Sono dati poco rassicuranti, quelli trapelati nelle ultime ore sul nuovo rapporto dell’Onu che analizza l’andamento delle emissioni globali di anidride carbonica.
Già intorno al 2040, scrivono le agenzie di stampa che hanno ottenuto le bozze del documento dell’IPCC (Intergovernmental Panel on Climate Change, l’organismo delle Nazioni Unite che studia i cambiamenti climatici), il mondo avrà esaurito il suo “carbon budget” compatibile con l’obiettivo di contenere il surriscaldamento terrestre entro livelli accettabili, come indicato dagli accordi sottoscritti a Parigi da quasi 200 nazioni nel 2015.
In sintesi, quindi, prima della metà del secolo, con ogni probabilità avremo raggiunto il limite di 1,5 gradi centigradi di aumento medio delle temperature, rispetto ai valori preindustriali, perché i diversi paesi non saranno riusciti a tagliare a sufficienza le rispettive emissioni di CO2 e di altri gas-serra (metano, ossidi di azoto, gas fluorurati).
Superare la soglia di 1,5 gradi, secondo la comunità scientifica internazionale, comporta una serie di rischi molto elevati per la stabilità ecologica e socioeconomica di vaste regioni: inquinamento atmosferico, maggiore frequenza e portata di eventi climatici estremi (ondate di calore, siccità, tifoni eccetera), crescita dei costi sanitari e per le bonifiche ambientali, nuove migrazioni (Cambiamento climatico, moltiplicatore di rischi e conflitti per energia, cibo e acqua).

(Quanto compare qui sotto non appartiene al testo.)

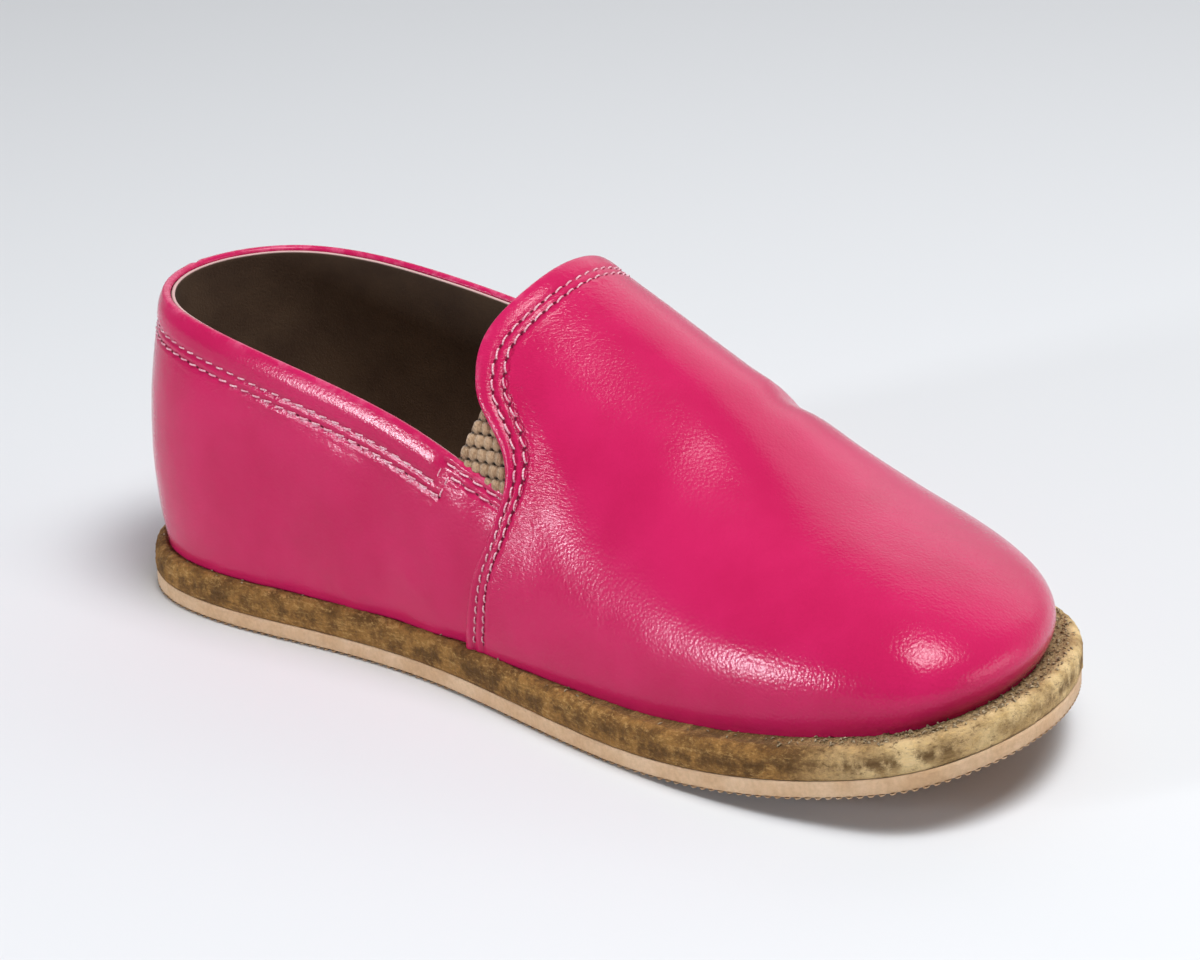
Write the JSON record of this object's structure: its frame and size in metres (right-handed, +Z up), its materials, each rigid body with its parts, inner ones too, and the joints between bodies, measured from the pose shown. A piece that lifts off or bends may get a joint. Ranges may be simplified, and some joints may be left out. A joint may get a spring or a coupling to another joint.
{
  "type": "children's slip-on shoe",
  "caption": "Left slip-on shoe for a child: leather vamp and quarters, an elastic gore each side of the tongue, leather midsole and a thin rubber outsole with toe spring.",
  "frame": {"origin": "centre of the bottom of the shoe's box, on the ground under the sole", "axes": "toe towards -Y, heel towards +Y, inner side of the foot towards -X, +Z up"},
  "size_m": [0.0764, 0.17, 0.0611],
  "materials": {
    "outsole_rubber": "satin natural rubber, dotted underneath",
    "midsole_leather": "raw brushed edge, fuzzy and patchy",
    "insole_leather": "matt lining leather",
    "upper_leather": "smooth semi-gloss pink with fine grain",
    "gore_elastic": "coarse woven elastic"
  },
  "bodies": {
    "root": {"outsole": "outsole_rubber", "midsole": "midsole_leather", "insole": "insole_leather", "upper": "upper_leather", "gore_medial": "gore_elastic", "gore_lateral": "gore_elastic"}
  },
  "joints": []
}
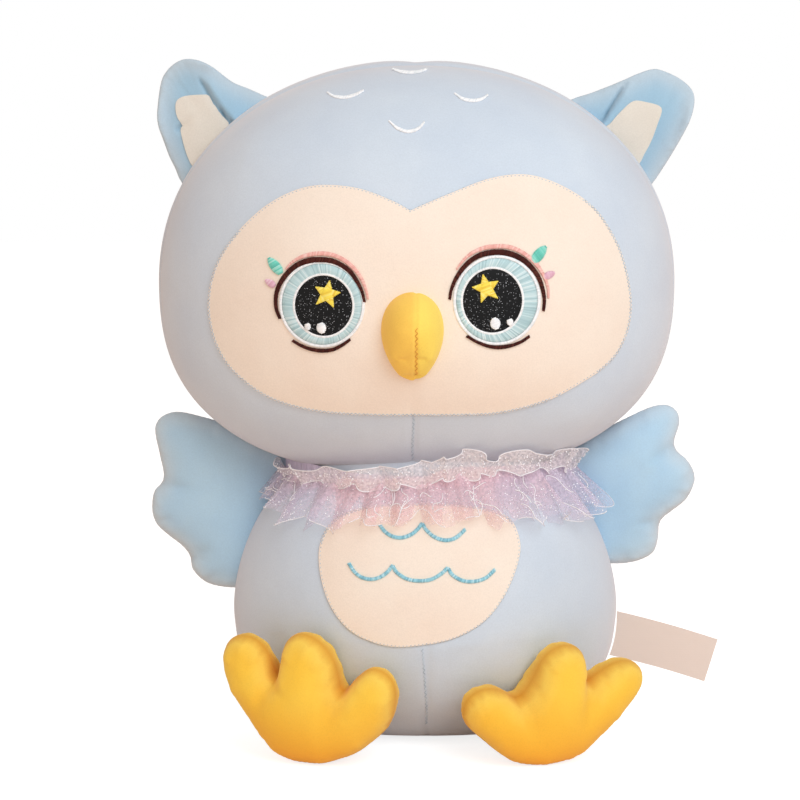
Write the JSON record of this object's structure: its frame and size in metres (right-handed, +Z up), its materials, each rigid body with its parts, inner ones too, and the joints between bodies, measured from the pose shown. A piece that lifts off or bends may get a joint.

Tutti questi argomenti sono condensati nel lunghissimo titolo del rapporto speciale dell’IPCC: “Global Warming of 1.5°C: an IPCC special report on the impacts of global warming of 1.5°C above pre-industrial levels and related global greenhouse gas emission pathways, in the context of strengthening the global response to the threat of climate change, sustainable development, and efforts to eradicate poverty”.
Chi ha visto le pagine, ad esempio l’agenzia Reuters, scrive che secondo gli scienziati dell’Onu, per avere qualche chance di rispettare le ambizioni parigine, i governi di tutto il mondo dovrebbero eliminare rapidamente l’utilizzo di combustibili fossili, soprattutto il carbone, e portare le risorse rinnovabili al centro del mix energetico planetario.
Gli impatti di un mondo surriscaldato, evidenziano gli autori del documento nelle note diffuse dalla stampa, potrebbero essere mitigati con tecnologie per rimuovere la CO2 dall’aria, in modo da conseguire un bilancio complessivo di emissioni nette negative, ma sono strade molto difficili e costose da percorrere, oltre che incerte per quanto riguarda i risultati (pensiamo ad esempio alle incognite che circondano le sperimentazioni sulla CCS, Carbon Capture and Storage degli impianti industriali).
La stessa IEA (International Energy Agency), qualche mese fa, aveva riconosciuto che le attuali politiche per arginare il global warming sono insufficienti, proponendo così uno scenario accelerato di transizione energetica.
L’IPCC, per il momento, ha precisato che il rapporto speciale è entrato nella seconda fase di consultazione-commento (fino al 25 febbraio) da parte di governi, esperti e istituzioni. I contenuti, di conseguenza, potranno subire delle sostanziali modifiche nella versione definitiva, prevista per ottobre.
Grande riserbo, quindi, e anche grande curiosità e aspettativa per un documento che diventerà imprescindibile per i futuri negoziati sul clima, dopo che la Cop23 di Bonn ha rimandato ai prossimi incontri la definizione delle misure concrete con cui affrontare, ad esempio, la questione molto spinosa dei finanziamenti “verdi” ai paesi più poveri (I negoziati di Bonn sui cambiamenti climatici e l’inizio del dialogo “Talanoa”).
Intanto, come abbiamo riportato lo scorso novembre, le emissioni di anidride carbonica delle attività umane sono tornate a salire dopo una pausa-stagnazione di tre anni, mostrando ancora una volta quanto siano inefficaci i piani volontari di riduzione della CO2, finora stabiliti dai singoli governi.